Sonya sometimes spoke of her girlhood and then again of her life in the United States and in England. Once or twice she even called the name of Captain Dalton. Nona supposed that she must be recalling her meeting with Captain Dalton at the Sacred Heart Hospital. Then she remembered that Sonya had spoken of knowing the English officer years before.
But although her patient betrayed many facts of her past life to her nurse, never once did Sonya explain why she was living in such an out-of-the-way place. Neither did she give any clue to the kind of work that must have engaged her time and energy. Surely Sonya Valesky must have been upon some secret mission in the days of their first meeting on board the “Philadelphia!” Even then she had papers in her possession which she would allow no one to see.
However, Sonya was too desperately ill to permit her nurse much opportunity for surmising. Nona would never have left her alone for a moment except that she knew it was her duty to keep up her own strength.
Every afternoon she went for a short walk. And because no one but the Russian physician was allowed to enter the house, now and then the young Russian lieutenant would join Nona along the road. This could only occur when he was able to get leave, yet Nona began to hope for his coming. She was so depressed and lonely.
Once she asked him if he had ever heard of a member of his family named “Anna Orlaff.” Of course she gave no reason for her question. But it made no difference, because the young soldier could recall no such person.
In the course of one of their talks, however, he confided to Nona that he was a younger brother, but that his family were members of the Russian nobility.
Never once, however, did the young man betray any fact connected with Sonya Valesky’s history. He explained that their families had long known each other and that he had always been fond of her, nothing more.
So for this reason as well as others Nona found herself attracted by the young Russian officer. He seemed very simple, much younger than an American of the same age. At this time Michael Orlaff must have been about twenty-three. But Nona was wise enough to discover that he was not so simple and direct as she had first believed him. A Russian does not readily betray either his deeper thoughts or his deeper feelings. The young Russian lieutenant would not even speak of the war nor his own part in it. Yet Nona guessed from her own observation and from certain unconscious information that he was one of the favorite younger officers of the Russian general in command of the Grovno fortifications.

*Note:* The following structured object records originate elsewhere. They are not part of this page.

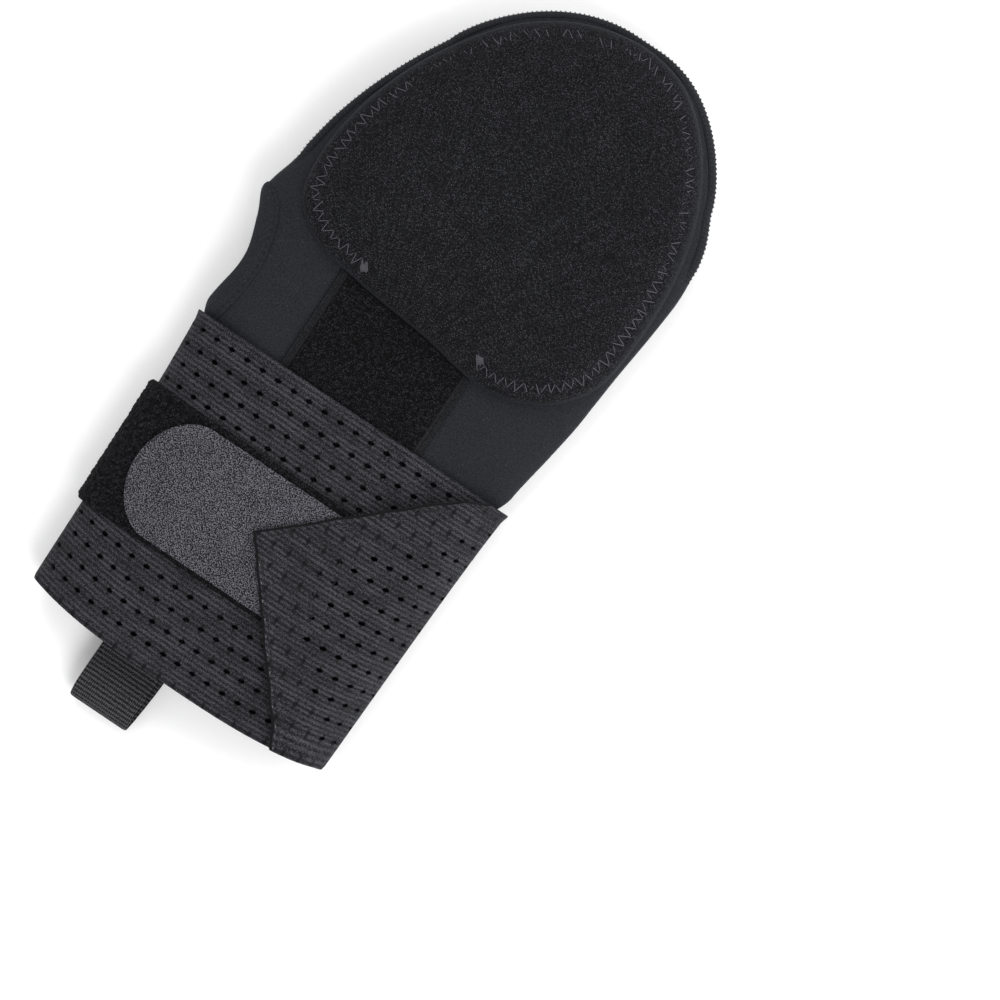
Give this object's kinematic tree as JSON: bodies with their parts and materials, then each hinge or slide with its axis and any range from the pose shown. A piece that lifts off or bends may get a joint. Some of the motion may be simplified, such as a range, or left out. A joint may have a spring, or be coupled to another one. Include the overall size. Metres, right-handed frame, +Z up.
{
  "type": "sliding mitt",
  "caption": "Padded sliding mitt lying flat: hollow neoprene body, foam pads above and below, thumb hole, perforated elastic wrist strap wound and fastened, webbing pull loop.",
  "frame": {"origin": "middle of the mitt's plan, on the surface that it lies on", "axes": "+Y towards the fingertips, +X towards the little finger's side, +Z up out of the side with the strap's fastened point"},
  "size_m": [0.1524, 0.3198, 0.0388],
  "materials": {
    "neoprene": "smooth jersey-faced neoprene, matt",
    "pad_knit": "brushed loop knit over foam, matt",
    "seam_thread": "overlocked polyester thread",
    "pile": "loop pile tape, deep matt",
    "elastic": "ribbed perforated elastic",
    "hook_knit": "fine knit face of a hook tab",
    "binding": "flat woven cloth",
    "webbing": "ribbed webbing"
  },
  "bodies": {
    "root": {"mitt_body": "neoprene", "edge_seam": "seam_thread", "upper_pad": "pad_knit", "lower_pad": "pad_knit", "upper_strip": "pile", "anchor_panel": "binding", "thumb_hem": "binding", "cuff_binding": "seam_thread", "wrap_strap": "elastic", "loop_patch": "pile", "hook_tab": "hook_knit", "pull_loop": "webbing"}
  },
  "joints": []
}
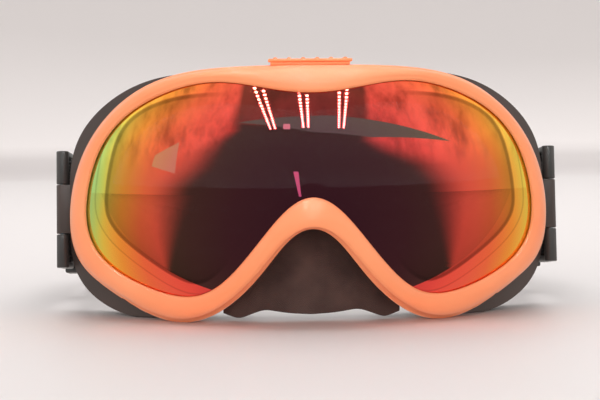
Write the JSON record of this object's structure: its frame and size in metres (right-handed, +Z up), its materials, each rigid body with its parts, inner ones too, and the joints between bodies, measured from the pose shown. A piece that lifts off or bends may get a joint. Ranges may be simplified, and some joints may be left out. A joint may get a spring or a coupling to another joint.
{
  "type": "ski goggles",
  "caption": "Ski goggles with a wide moulded rim, spherical mirrored double lens, layered face foam, nose flap and an elastic strap on hinged outriggers.",
  "frame": {"origin": "middle of the bounding box at its base, on the surface that the goggles stand on", "axes": "+Y points back from the lens to the strap, +Z up, +X to the right of someone facing the lens; left and right are named from there"},
  "size_m": [0.1884, 0.2141, 0.0922],
  "materials": {
    "rim_orange": "satin",
    "badge_orange": "satin",
    "lens_mirror": "polished",
    "lens_clear": "gloss",
    "gasket_foam": "matte",
    "frame_dark": "satin",
    "vent_foam": "matte",
    "flap_fabric": "matte",
    "foam_firm": "matte",
    "foam_soft": "matte",
    "fleece": "matte",
    "anchor_plastic": "satin",
    "pin_steel": "satin",
    "strap_webbing": "matte",
    "grip_silicone": "satin",
    "adjuster_plastic": "satin"
  },
  "bodies": {
    "goggles": {"outer_frame": "rim_orange", "brow_badge": "badge_orange", "outer_lens": "lens_mirror", "lens_gasket": "gasket_foam", "inner_lens": "lens_clear", "rear_frame": "frame_dark", "vent_foam_top": "vent_foam", "vent_foam_bottom": "vent_foam", "nose_flap": "flap_fabric", "face_foam_base": "foam_firm", "face_foam_mid": "foam_soft", "face_fleece": "fleece", "anchor_pin_left": "pin_steel", "anchor_pin_right": "pin_steel", "strap": "strap_webbing", "strap_grip": "grip_silicone"},
    "anchor_left": {"anchor_left": "anchor_plastic"},
    "anchor_right": {"anchor_right": "anchor_plastic"},
    "adjuster_left": {"adjuster_left": "adjuster_plastic"},
    "adjuster_right": {"adjuster_right": "adjuster_plastic"}
  },
  "joints": [
    {"name": "anchor_left_hinge", "type": "hinge", "parent": "goggles", "child": "anchor_left", "pos_m": [-0.0902, -0.04515, 0.03815], "axis": [0, 0.1278, 0.9918], "range_deg": [-6, 20], "deforming": ["strap"]},
    {"name": "anchor_right_hinge", "type": "hinge", "parent": "goggles", "child": "anchor_right", "pos_m": [0.0902, -0.04515, 0.03815], "axis": [0, -0.1278, -0.9918], "range_deg": [-6, 20], "deforming": ["strap"]},
    {"name": "adjuster_left_slide", "type": "slide", "parent": "goggles", "child": "adjuster_left", "axis": [0, 0.9918, -0.1278], "range_m": [-0.022, 0.02]},
    {"name": "adjuster_right_slide", "type": "slide", "parent": "goggles", "child": "adjuster_right", "axis": [0, 0.9918, -0.1278], "range_m": [-0.022, 0.02]}
  ]
}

So a number of weeks passed, until now and then Nona Davis almost forgot the war and her original reasons for being in her present strange position. No one brought her papers; Barbara’s and Mildred’s letters contained little war news. The truth was possibly being concealed from them, or else there was no way of their discovering it.
So Nona was at least spared the anxiety of knowing that the victorious German hosts were drawing nearer and nearer the fortress of Grovno. Like stone houses built by children the other ancient Russian forts had fallen before his “Excellenz von Beseler,” the victor of Antwerp, who was known as the German battering ram.